What is at issue in this scene, I think, is a difference in understanding about the nature of spectacle. The officer understands the staging that any election entails, the international interest and investment in this particular election, and the degree of mediatization that this particular election is likely to generate. He understands that, to a greater rather than to a lesser degree, the election is a show. Even so, this understanding does not pose a problem to him. His understanding that the election is a spectacle does not prevent him from believing in the election as an election. He may not have believe that it will necessarily produce a good government, but he still believes in the idea of the election as such, despite its spectacular and mediatized nature. He sees no paradox in calling the election both “the greatest show in the world” and a “real history.”

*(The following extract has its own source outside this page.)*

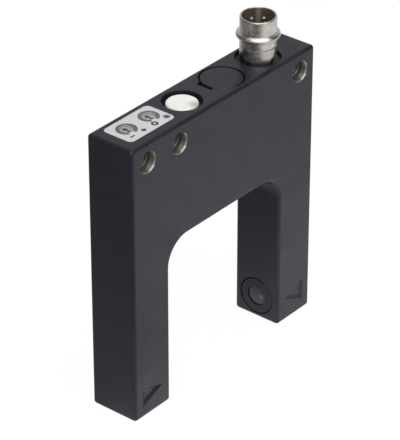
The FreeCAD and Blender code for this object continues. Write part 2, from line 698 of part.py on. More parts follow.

The Iraqi trainee, however, does not understand the nature of spectacle in the same way. He may suspect that the whole election is just a show. In fact, this is his first suspicion when the officer uses the word. However, he does not see how it can be both a show and a real history. The two ideas are separated for him; their coincidence is as strange for him as it is natural for the officer.

Yet, I think that the officer is preparing his trainees more fully than he knows when his first lesson in democratic policing involves the dismantling of the line between spectacle and reality. While all political power, whether democratic or otherwise, is essentailly staged, it is perhaps unique to democracy to admit this and to insist on its validity despite the fact. Where other forms of political power tend to conceal the ways that they are staged, democracy presents itself precisely as a show, but demands that we believe in it nevertheless.